Pixabay.Pic
Oleh : Demitrius Halek, S. Fil
(Penulis Merupakan Seorang Pendidik di SMP Il Kapten Fatubaa)
ABSTRAKSI
Kekerasan struktural yang terjadi di Indonesia memiliki bentuk yang bermacam-macam. Dimulai dari penyalahgunaan kekuasaan, korupsi, dan kekerasan beragama. Kekerasan beragama di Indonesia tidak terlepas dari intoleransi beragama yang meningkat belakangan tahun terakhir ini. Apalagi setelah terjadinya Pilkada Jakarta pada tahun 2014. Setelah momen mantan Gubernur Jakarta Basuki Tjahya Purnama dipidana dalam kasus penodaan agama yang kebetulan berasal dari kelompok minoritas.
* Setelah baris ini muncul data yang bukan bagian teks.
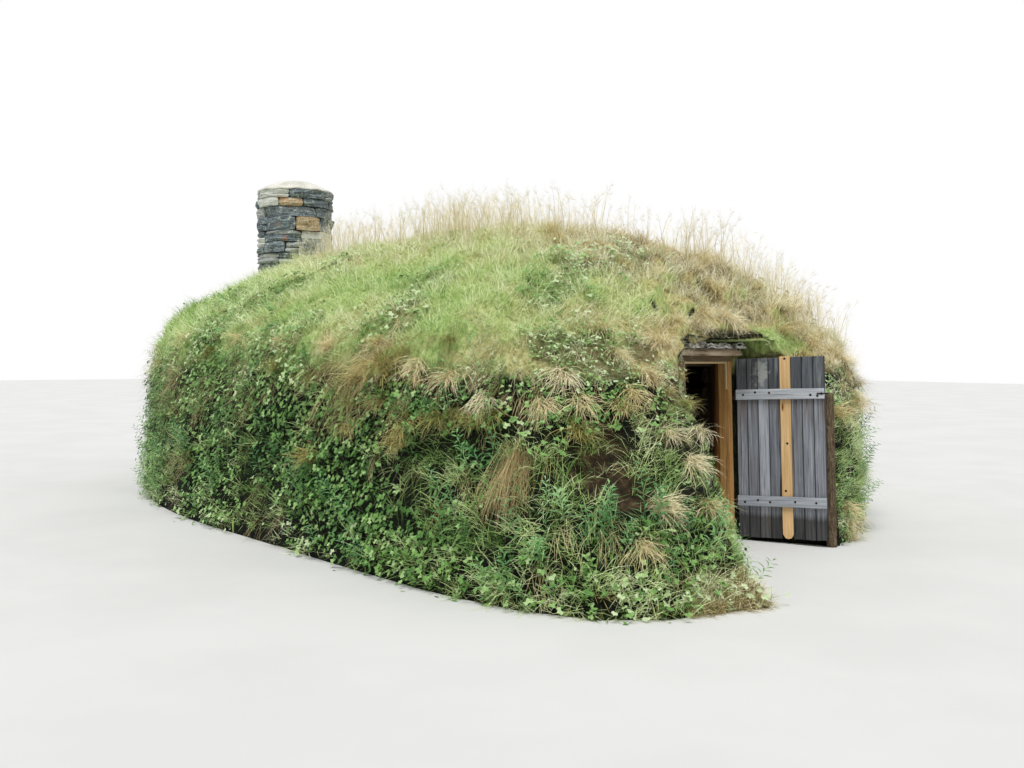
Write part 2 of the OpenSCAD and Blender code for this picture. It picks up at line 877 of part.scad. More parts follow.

Fenomena kekerasan struktural pemerintah dalam kekerasan beragama dapat dilihat dari beberapa kasus yang memperlihatkan adanya ketidakhadiran negara dalam mendinginkan suatu konflik atau mencegah adanya situasi konflik. Kondisi ini menunjukkan bahwa di rezim demokrasi pun masih ada kekerasan struktural melalui tindakan pemerintah yang membiarkan atau malah melegitimasi kekerasan struktural. Padahal sudah jelas didalam sila kedua Pancasila dan Pasal 29 ayat (2) 1945 menegaskan: “Negara menjamin kemerdekaan tiap-tiap penduduk untuk memeluk dan beribadah menurut agama masing-masing.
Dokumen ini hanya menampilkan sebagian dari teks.